When SAS encounters the key word PROC in a SAS job, it immediately knows that the next term defines the specific statistical program that is to be used. In our case, we are first using the correlation program which is referred to as CORR to generate the correlation matrix for all 4 variables. The DATA=TEMP defines what data is to be used by the correlation program.

The next line (7) also starts with the key word PROC. But this time we want the regression program called REG to be run. Again the data must be defined (DATA=TEMP). The next line specifies the regression model to be built and what is to be done with the output.

1.2.4 THE MODEL

The linear regression program, REG assumes that the relationship between the variables is linear. The general mathematical model implicit in REG is

yi = a + b1 x i1 + b2 x 2i + ... + bm x mi + ei
where m is the number of independent variables and there are i = 1, n observations. In our earlier example, the hypothesized population model is

yi = a + b1 x 1i + b2 x 2i + b3 x 3i + ei

where the following correspondence rules relate symbols in the mathematical system to those in the real world and to those in the SAS system.


Math SAS
System Real World Concept System
y government size SIZE

x1 price of government services PRICE

x2 gross domestic product GDP

x3 population POP

e Random effect

Return now to the MODEL (line 8). The hypothesized regression model is specified for SAS in that statement by:

SIZE = PRICE GDP POP

The regression program using sample data calculates estimates of the parameters a, b1, b2, b3. For example, let us say that the following estimated values denoted by a, b1, b2, and b3 were obtained: a = 183.7, b1 = 26.4, b2 = 8.2, and b3 = .23. The estimated model is:

_ = 183.7 + 26.4x1 + 8.2x2 + .23x3

The program REG has a standard output which will be discussed later. It also offers special options such as the calculation of residuals and the Durbin-Watson statistic. The / after POP followed by R and DW instruct it to calculate residuals for each observation (yi - _) and the Durbin-Watson statistic.

1.2.5 OUTPUT

Statement number 9 specifies what is to be done with the resulting output from the regression program.
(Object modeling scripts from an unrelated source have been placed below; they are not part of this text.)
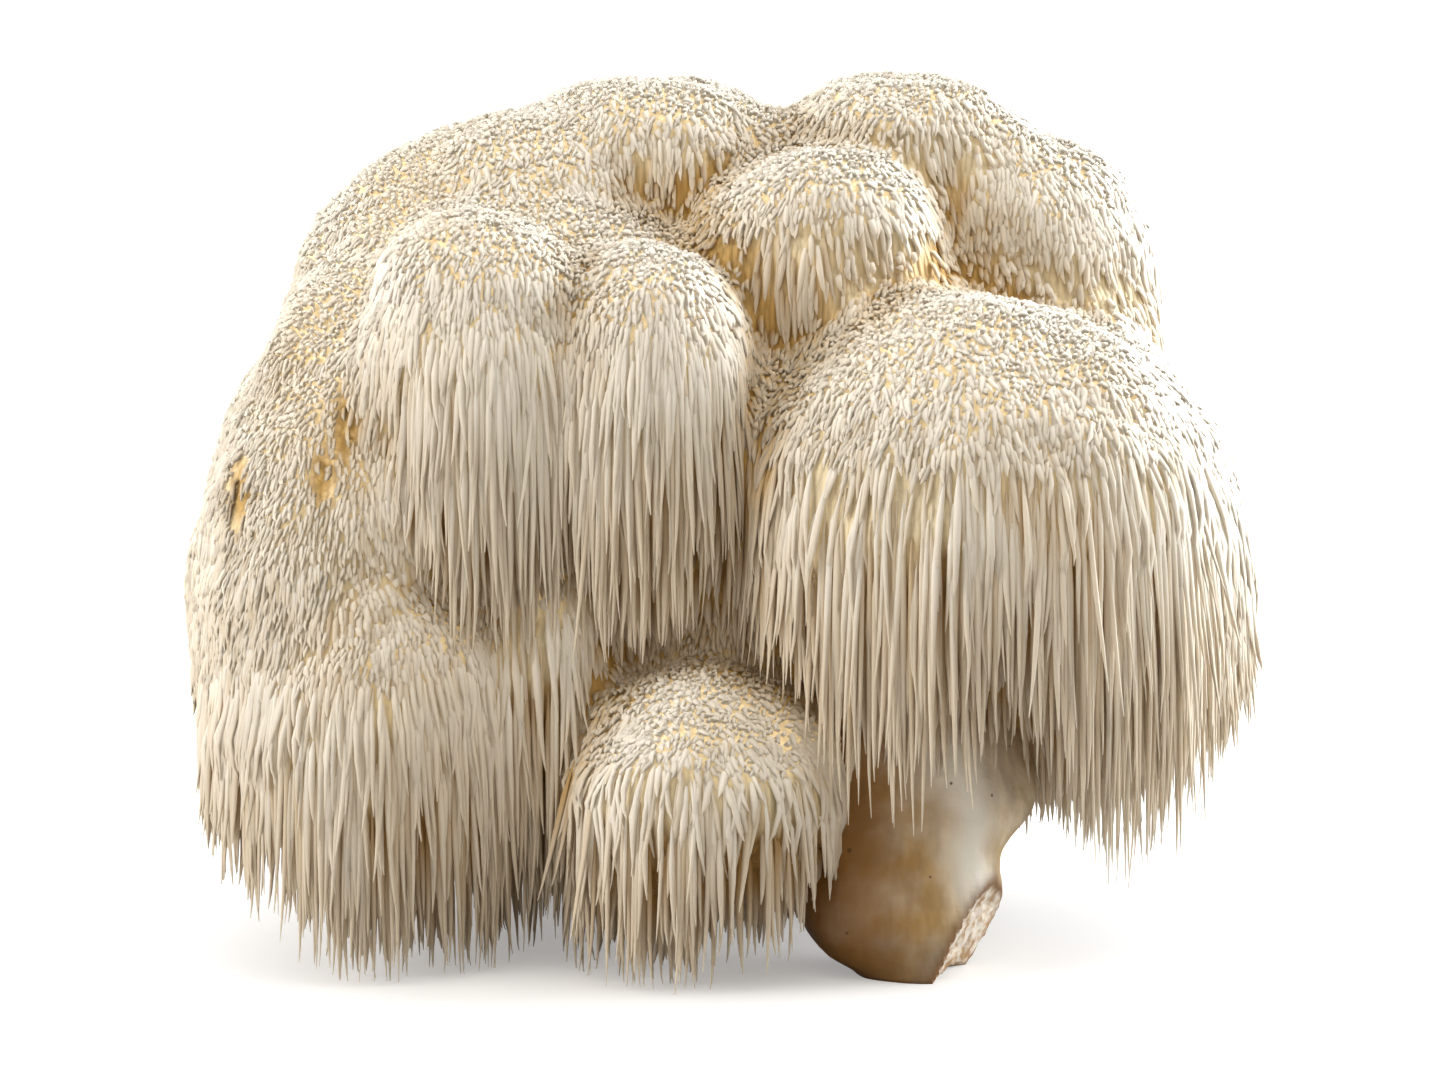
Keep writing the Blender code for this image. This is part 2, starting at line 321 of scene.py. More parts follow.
def owners(points):
    """For each point: the number of its lobe, where its spines end, and how near it is to the side."""
    nearest = np.full(len(points), np.inf)
    owner = np.zeros(len(points), int)
    total, end, side = np.zeros((3, len(points)))
    for number, sizes in enumerate(LOBES.values()):
        far = bulb_distance(points, **sizes)
        across = (points[:, :2] - np.array(sizes["at"])) / np.array(sizes["half"])
        turn_cos = across[:, 0] / np.maximum(np.hypot(across[:, 0], across[:, 1]), 1e-6)
        edge = sizes["level"] - sizes["hang"] + np.maximum(sizes.get("rise", 0.0) * turn_cos, 0.0)
        up_dome = (points[:, 2] - sizes["level"]) / sizes["dome"]
        weight = np.exp(-far / 1.5)
        total += weight
        end += weight * edge
        side += weight * (1 - smooth_step(up_dome, *CURTAIN_FROM))
        owner = np.where(far < nearest, number, owner)
        nearest = np.minimum(nearest, far)
    return owner, end / total, side / total


def pits(tree, points, normals):
    """How closed in each point of the flesh is: the share of short rays over it that hit flesh again."""
    sides = np.cross(normals, (0.3, 0.5, 0.8))
    sides /= np.linalg.norm(sides, axis=1)[:, None]
    others = np.cross(normals, sides)
    starts = points + normals * 0.3
    found = np.zeros(len(points))
    for number in range(PIT_RAYS):
        turn = number * math.pi * (3 - math.sqrt(5))
        rise = 1 - (number + 0.5) / PIT_RAYS * 0.9
        flat = math.sqrt(1 - rise * rise)
        rays = normals * rise + sides * flat * math.cos(turn) + others * flat * math.sin(turn)
        for index, (start, ray) in enumerate(zip(starts.tolist(), rays.tolist())):
            distance = tree.ray_cast(start, ray, PIT_REACH)[3]
            if distance is not None:
                found[index] += 1 - distance / PIT_REACH
    return found / PIT_RAYS


def room_below(tree, points, normals):
    """How far a spine can hang from each point before its tip meets flesh, in millimetres."""
    room = np.full(len(points), 200.0)
    for index, start in enumerate((points + normals * HANG_OUT).tolist()):
        distance = tree.ray_cast(start, (0, 0, -1))[3]
        if distance is not None:
            room[index] = max(distance - HANG_MARGIN, LEAST_REACH)
    return room


def is_any(owner, names):
    """Whether each point belongs to one of the named lobes."""
    return np.isin(owner, [NAMES.index(name) for name in names])


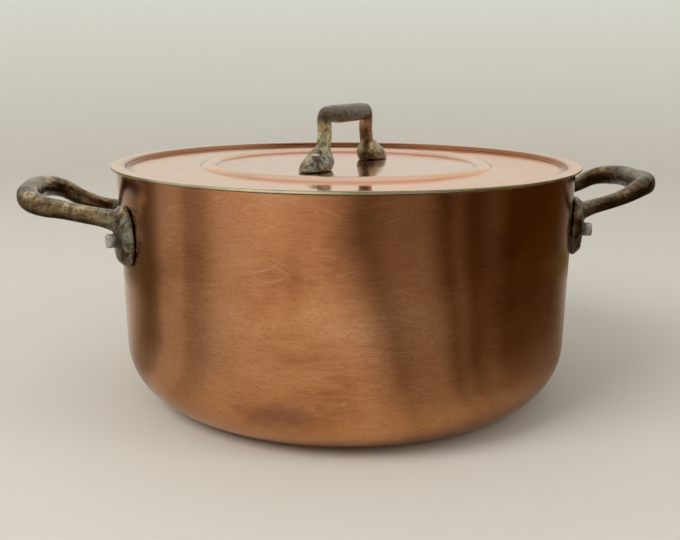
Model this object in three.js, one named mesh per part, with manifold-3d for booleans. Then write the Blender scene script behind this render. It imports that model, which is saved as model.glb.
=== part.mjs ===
// Lidded copper stockpot, 24 cm across the rim. Millimetres, +Z up.
// The origin is the centre of the flat base; the two side handles lie on -X and +X.
import * as THREE from 'three';
import { mergeVertices } from 'three/addons/utils/BufferGeometryUtils.js';
import Module from 'manifold-3d';

const wasm = await Module();
wasm.setup();

// Body: one spun copper pan, tinned inside
const POT_RADIUS = 120;           // outside, at the rim
const POT_HEIGHT = 122.5;
const POT_WALL = 2.2;
const POT_FLOOR = 2.6;
const POT_TAPER = 1.6;            // radius lost between the rim and the bottom corner
const CORNER_RADIUS = 31;         // outside bend from wall to base
const RIM_EASE = 0.7;             // small rounding of the cut rim

// Lid: pressed copper sheet with a flange that rests on the rim
const LID_SHEET = 1.4;
const LID_OVERHANG = 3;           // flange past the outside of the body
const LID_SEAT_GAP = 0.3;         // flange above the rim
const LID_SIDE_GAP = 1;           // drop wall inside the body
const LID_DROP = 2.2;             // field and middle disc below the flange
const LID_BEND = 1.5;             // bend from the flange to the drop wall
const BEAD_RADIUS = 72.9;         // crest of the pressed ring
const BEAD_HALF_WIDTH = 4.6;
const BEAD_RISE = 2.1;            // crest above the field

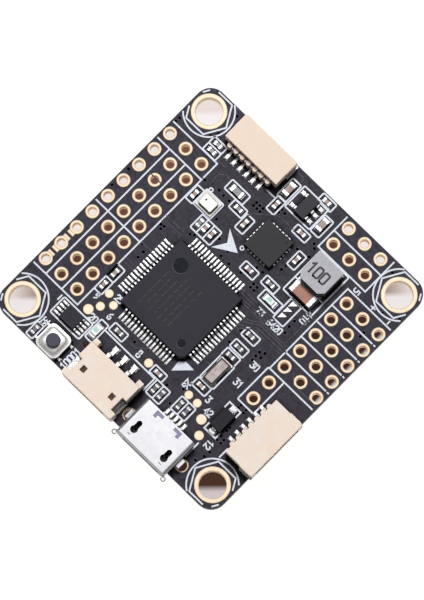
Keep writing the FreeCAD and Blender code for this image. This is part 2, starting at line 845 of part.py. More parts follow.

In this case, OUT = SASDTLIB.RESULT simply says that the output is to be placed in an SAS file called SASDTLIB.RESULT. Following this statement are two statements which specify what labels we wish to have put over the columns which have the predicted value of y and the residuals. The P = PREDY instructs the computer to print out PREDY over the column with the predicted value of y. Similarly R = RSDULS places RSDULS over the column with the residuals.
1.2.6 HETEROSCEDASTICITY TEST

Statements 10-14 transform the data in SASDTLIB.RESULT and instruct the computer to run the regression required to test for heteroscedasticity. Statements 10-12 are similar to "THE DATA STEP" discussed above (1.2.2) except now the residuals (RSDULS) are being squared in statement 12 to form the new variable, residuals squares (RSSQ). Statements 13 and 14 instruct the computer to regress the residuals squared on the predicted value of sales.

1.2.7 PLOT

In order to use the full page in plotting results, a new option for LS is specified as LS=130. The printed output then becomes 130 columns wide. The statement PROC PLOT specifies that the plotting routine will be used next. To plot variables, use the key word PLOT followed by the specific variables which are to be used. Since these graphs will be used primarily to look at problems of heteroscedasticity and to spot possible specification errors, residuals are plotted against the dependent and independent variables. Thus line 13, PLOT RSDULS*SIZE='+', produces a graph with residuals on the vertical axis and sales on the horizontal axis and with the symbol + used to denote the location of each observation in the plot. The /VREF=0.0 instructs the plot routine to print a straight line across the middle of the graph from the zero point on the residual axis.

Since plots are expensive and you have limited computer funds, do not obtain plots on Modeling Problem 1 after your first successful run. To stop the computer from printing out plots, remove all the PROC PLOT statements (Use DELETE prefix command to remove lines 12 through 20).